Hace sólo cinco años, Aragón rozaba el pleno empleo, la Expo tomaba cuerpo, los grandes proyectos del Gobierno autónomo parecían ir viento en popa, milagros inmobiliarios como el de La Muela llenaban de pasmo a propios y extraños, aumentaba la población (ya se hablaba de una Comunidad de dos millones de habitantes, con un millón en la capital) y tanto instituciones como empresas y particulares se reconciliaban con el hecho de ser aragonés. A esa oleada de optimismo inducido podríamos denominarla la era de la autoestima. Se han acabado, nos decían, los complejos de inferioridad provinciana. Punto final a la sensación de pertenecer a esa España interior irredenta y pobretona que mira con envidia a la rica periferia costera. Olvidemos Paletonia y la Ínsula Barataria. Íbamos como un tiro y la cosa no había hecho sino empezar. Aún quedaban por ganar o realizar más eventos, construcciones, ampliaciones de nuestras pistas de esquí, aeropuertos, plataformas, clusters aeronáuticos, grandes premios automovilísticos y otras inmensas maravillas.
Déjenme que me recree en este espejismo que la crisis ha disuelto sin piedad. Lo hago porque, al poner por delante las quimeras que sustentaron nuestra autoestima, es posible entender el estado de ánimo que embarga hoy a gran parte de la opinión pública aragonesa. Aquellos días de ladrillo, purpurina y realidad percibida han dado paso a un retorno a la desnuda y dura realidad real. Ahora cunde el pesimismo, y da grima hablar con cualquiera pues la nueva inmersión en la tópica depresión aragonesa nos hace correr el riesgo de hundirnos en ella por decenios, sin entender que de ésta únicamente se puede salir con criterio, movilización, creatividad, audacia, ambición, sentido colectivo y visión de futuro. Refugiarnos en el victimismo, girar ciento ochenta grados para pasar de la euforia a la angustia y mirar a los vecinos con envidia y agravio sería desastroso. Hay que aprender de los errores, poner en valor lo que sí se hizo bien y adaptar nuestras estrategias como territorio y como sociedad.

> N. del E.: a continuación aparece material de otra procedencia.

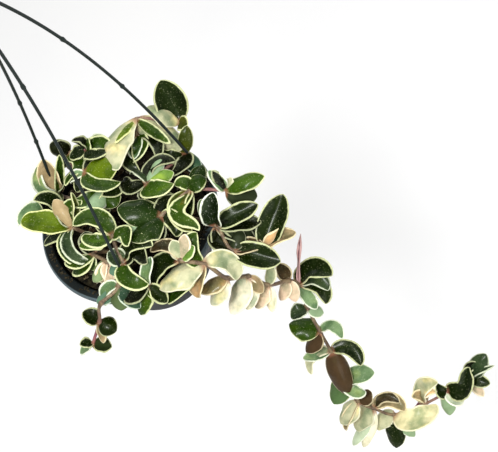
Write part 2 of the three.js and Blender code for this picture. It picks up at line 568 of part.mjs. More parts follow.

Aragón necesita que sus instituciones y su sociedad civil organizada salgan del shock, analicen la situación con objetividad y determinen a través de un debate abierto y general qué demonios podemos hacer para construir un porvenir razonable. Me dirán ustedes (y con razón) que en estos momentos la Comunidad tiene un gobierno flácido y vagoroso, enredado, para colmo de males, en los más perversos mitos del pasado; o que los gestores de las demás instituciones tampoco son precisamente unos lumbreras. También pueden lamentar la debilidad de las organizaciones y entidades sociales. Pero así y todo es necesario reaccionar y espabilarse. Eso, o aceptarnos como un país de reaccionarios, cazurros, aprovechados y caciques.